Write a Forgiveness Letter

Process the emotions of painful experiences

Jettison grudges and reduce chronic stress

If you harbor a grudge against someone, would you consider letting go of that grudge? Many people who harbor toxic, unprocessed feelings about another person have let go of those feelings by writing a forgiveness letter.

Writing a forgiveness letter is one version of expressive writing. James Pennebaker and Sandy Beall published this technique in 1986. The procedure involves writing for a short period of time (for example, 15 to 30 minutes) about a significant or even traumatic life event that led to a grudge. A forgiveness letter can help you let go of a long-standing grudge and reduce stress in your life by coming to terms with an unresolved, emotionally charged event. It doesn’t matter if the person against whom you hold a grudge is alive or dead.

The following instructions for writing a forgiveness letter were inspired by Opening Up by Writing It Down – How Expressive Writing Improves Health and Eases Emotional Pain by James W. Pennebaker and Joshua M. Smyth. I highly recommend reading this engaging and useful book.

Find a quiet place where you can think and write for at least 30 minutes without being interpreted. Identify a grudge in your life that you want to eliminate. Bring to mind the person against whom you hold the grudge. Think about the situation(s) that led you to develop the grudge. Think about the words that this person said to you.
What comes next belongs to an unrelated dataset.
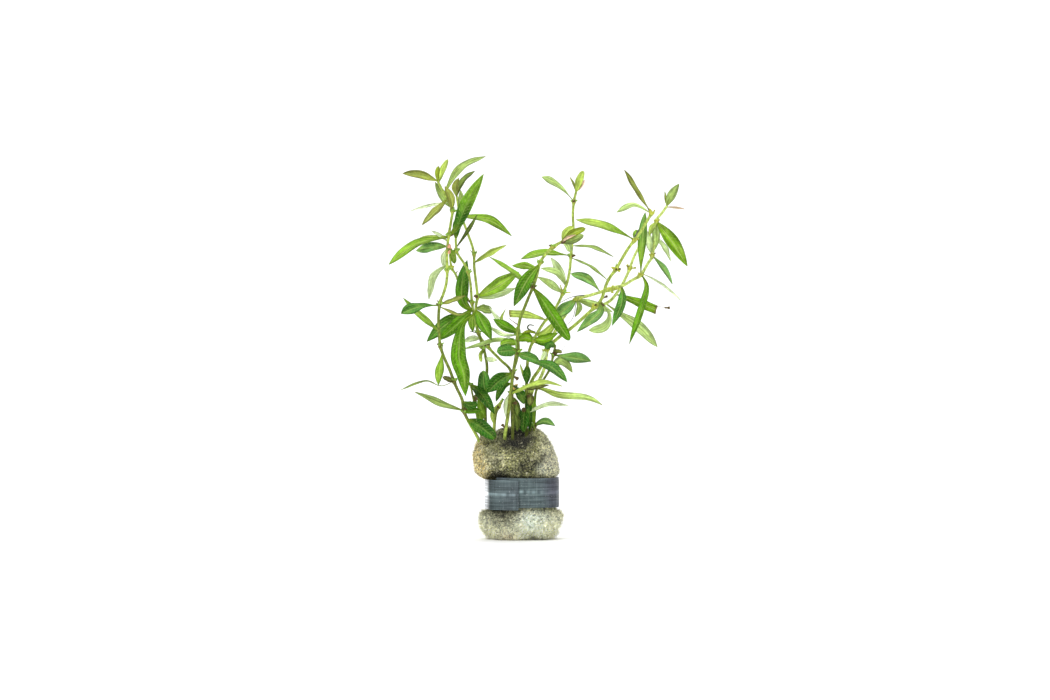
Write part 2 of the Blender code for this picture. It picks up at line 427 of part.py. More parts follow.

Think about this person’s actions that harmed you or otherwise caused you to feel bad. Explain how you felt about the situation and how long you’ve held these feelings. Explain how the situation affected your life and how your life might have been different if the unfortunate experience had not happened. Now state that you forgive this person completely for his/her words and actions. Explain that you no longer hold any negative feelings toward him/her. Sign the letter.

When you’ve finished your letter, read it slowly and make any need changes. Decide if you want to give the letter to the person against whom you held the grudge. If not, you might want to burn the letter to signify that you have extinguished your grudge and are moving on with your life.

Years ago, I wrote a forgiveness letter to my deceased father. Writing that letter (it took perhaps 30 minutes) released decades of ill feelings and helped me get on with my life. Why not get rid of your grudge today?